From this side of the building performance I see that Wal-Mart had been a theater for my faithful opposition to an old enemy. My 49 hours at Wal-Mart were a sideshow act of bravado in which I guzzled the poisons I am most resilient to and flourished my well-adapted contraptions of sarcasm, irony, and reconfiguration. While Wal-Mart was a model of revolution in spite of and within the system, the empty building was a model of “total revolution” in which my every skill was suddenly maladapted.

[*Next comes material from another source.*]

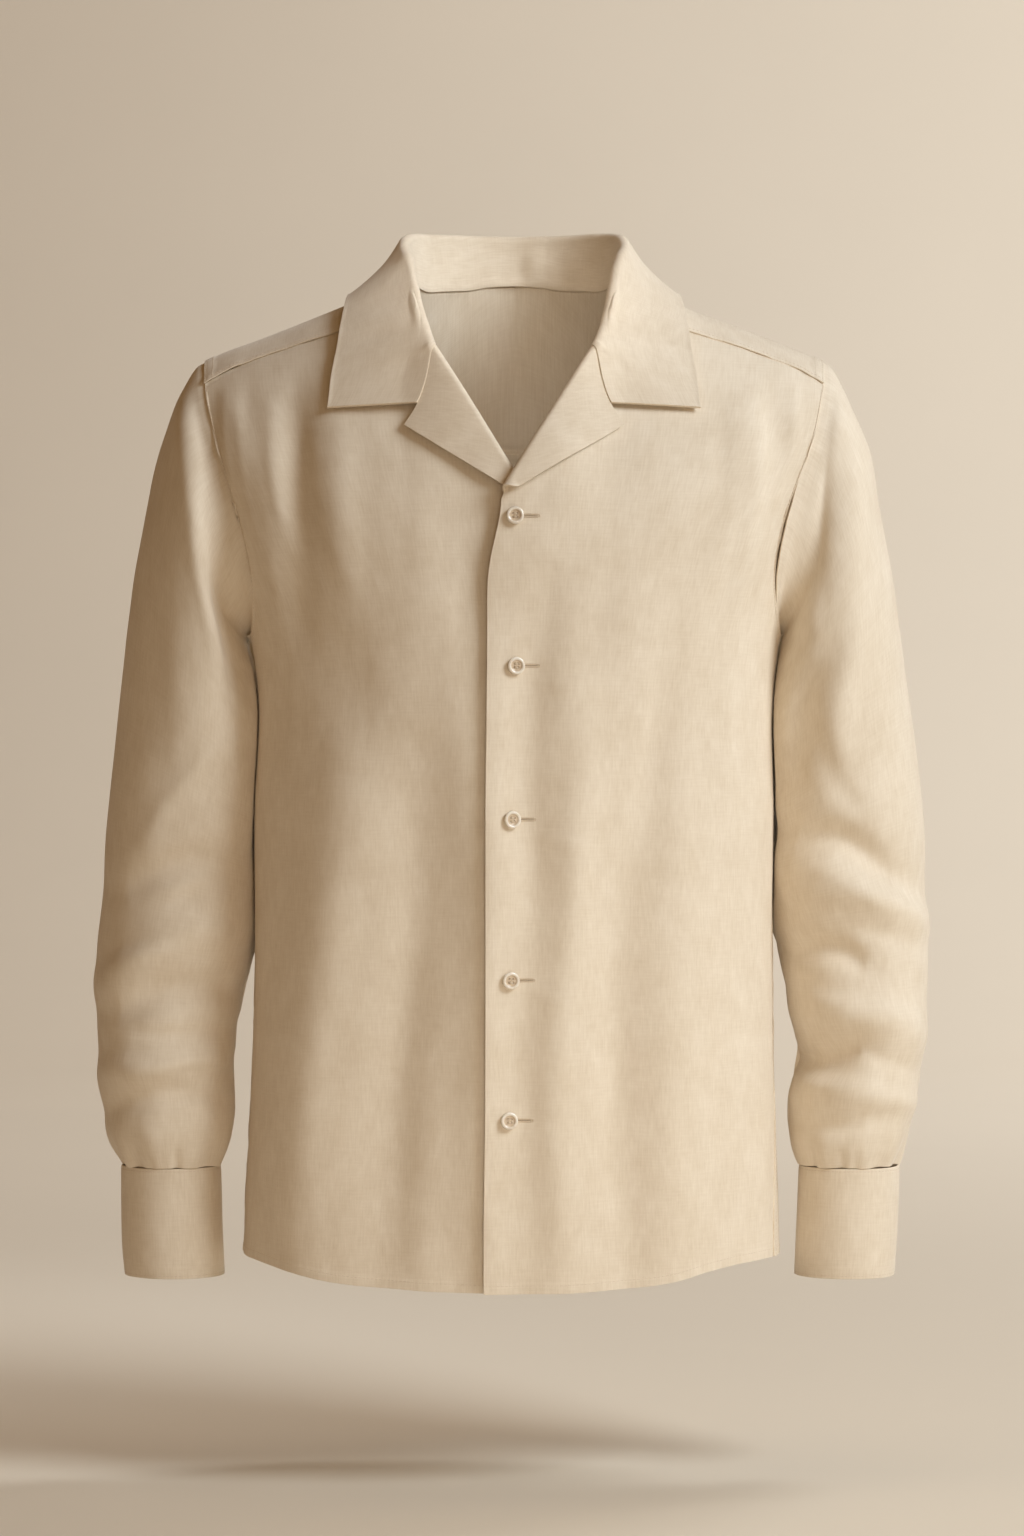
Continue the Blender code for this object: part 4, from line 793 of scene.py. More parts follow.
def end_to_end(*lines):
    """Lines given as (x, height) joined, each starting where the last one ends."""
    x = np.concatenate([lines[0][0]] + [line[0][1:] for line in lines[1:]])
    z = np.concatenate([lines[0][1]] + [line[1][1:] for line in lines[1:]])
    return x, z


def side_girth(z, side):
    """Girth of the side seam: the wearer's left one swings forward towards the hem."""
    forward = SIDE_SEAM_SWING * ease(-z, -SIDE_SWING_FROM, -SIDE_SWING_TO) if side > 0 else 0.0
    return 1 - forward + np.zeros_like(z)


def overlap_shift(x, z, side):
    """How far a front stands out or lies in near the centre, so one passes the other."""
    near = 1 - ease(np.abs(x), 26 * MM, 72 * MM)
    below_gorge = 1 - ease(z, -150 * MM, -90 * MM)
    near_break = ease(z, -270 * MM, -195 * MM)
    lift = TOP_FRONT_LIFT + 3.4 * MM * near_break if side > 0 else -UNDER_FRONT_SINK
    return lift * near * below_gorge


def front_cloth(girth, z, side, height=0.0, folds=True):
    """Points of a front by its own girth (towards its side seam) and height."""
    x = body_at(side * girth, z)[..., 0]
    return body_cloth(side * girth, z, height + overlap_shift(x, z, side), folds)


def roll_direction():
    """Unit vectors in the plane of the front: down the roll line, and away from it."""
    down = np.array([BREAK_ACROSS - GORGE[0], BREAK_HEIGHT - GORGE[1]])
    down = down / np.linalg.norm(down)
    return down, np.array([-down[1], down[0]])


def lapel_sizes():
    """Width of the full lapel past its roll, and how far its corner slides down the roll."""
    down, out = roll_direction()
    point = np.array([LAPEL_POINT[0] - GORGE[0], LAPEL_POINT[1] - GORGE[1]])
    return point @ out, point @ down


def lapel_place(past, rise):
    """Where cloth `past` the roll line lies: x, height and how far above the front.

    It goes first round an arc, then straight back over the front; it also slides down
    the roll line, as the lapel's edge is slanted.
    """
    roll_x = BREAK_ACROSS + (GORGE[0] - BREAK_ACROSS) * rise
    roll_z = BREAK_HEIGHT + (GORGE[1] - BREAK_HEIGHT) * rise
    down, out = roll_direction()
    wide, slide = (size * rise for size in lapel_sizes())
    turn = math.pi * ease(rise, 0.0, 0.15)
    arc = turn * ROLL_RADIUS
    angle = np.clip(past / ROLL_RADIUS, 0, turn)
    flat = np.clip(past - arc, 0, None)
    reach = ROLL_RADIUS * np.sin(angle) + flat * np.cos(turn) + np.minimum(past, 0)
    height = ROLL_RADIUS * (1 - np.cos(angle)) + flat * np.sin(turn)
    across = np.clip(past, 0, None) / np.maximum(arc + wide, 1e-6)
    share = flat / np.maximum(wide, 1e-6)
    height = height - LAPEL_SETTLE * share ** 2 * ease(rise, 0.25, 0.8)
    bow = LAPEL_BOW * np.sin(math.pi * share) * rise ** 6
    x = roll_x - out[0] * reach + down[0] * (slide * across + bow)
    z = roll_z - out[1] * reach + down[1] * (slide * across + bow)
    return x, z, height


# ---------------------------------------------------------------- fronts
def front_top():
    """Top edge of a front: x, height, and the share of the girth each column keeps below."""
    neck_x, turn = neck_line(np.linspace(0, YOKE_ALONG_NECK, NECK_STEPS + 1))
    neck = (neck_x, arch_at(neck_x, turn)[..., 2])
    seam = yoke_line(np.linspace(0, 1, YOKE_SEAM_STEPS + 1))
    x, z = end_to_end(neck, seam, armhole_points(YOKE_ARM_FRONT, 1, ARM_FRONT_STEPS))
    arm = crowded(ARM_FRONT_STEPS, ARM_RUN, end=1.0, fine=SEAM_FINE)
    shares = np.concatenate([np.linspace(0, FRONT_NECK_SHARE, NECK_STEPS + 1),
                             np.linspace(FRONT_NECK_SHARE, FRONT_ARM_SHARE, YOKE_SEAM_STEPS + 1)[1:],
                             FRONT_ARM_SHARE + (1 - FRONT_ARM_SHARE) * arm[1:]])
    return x, z, shares


def lapel_layout(rise):
    """Lapel columns from its outer edge to the roll line: how far past the roll they are."""
    wide = lapel_sizes()[0] * rise
    count = TURN_STEPS + FLAT_STEPS
    column = np.arange(count)[None, :]
    flat_share = 1 - crowded(FLAT_STEPS, lapel_sizes()[0], start=1.0)[np.minimum(column, FLAT_STEPS)]
    arc_share = np.clip((count - column) / TURN_STEPS, 0, 1)
    arc = math.pi * ease(rise, 0.0, 0.15) * ROLL_RADIUS
    settled = ease(rise, 0, 0.12)
    return settled * (arc * arc_share + wide * flat_share) - (1 - settled) * LAPEL_STRIP * column / count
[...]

After my failing watch caused me to miss two consecutive radio check points, I decided it was time to break out. In searching for a way to escape, my simulated crisis became real. As I took the door off its hinges in broad daylight, all of my concern for respecting the building and not getting caught were abandoned.
The ‘I-will’ procedural rules remind me of Tehching Hsieh’s works such as the One Year Performance.
This issue (January) of Le Monde diplomatique includes a dossier on Wal-Mart, featuring ‘The cult of Sam’ by Barbara Ehrenreich and ‘Wal-Mart, the new southern plantation’ by Serge Halimi, amongst others.
With regards to Dr. Kaihsu Tai’s comment: I am indeed aware of Tehching Hsieh’s works and certainly influenced by them. I highly recommend his work to anyone interested in performance. It is some of the most fascinating cultural work of the 20th century. The DVD ROM that Dr. Kaihsu Tai links to is an excelent document of his practice.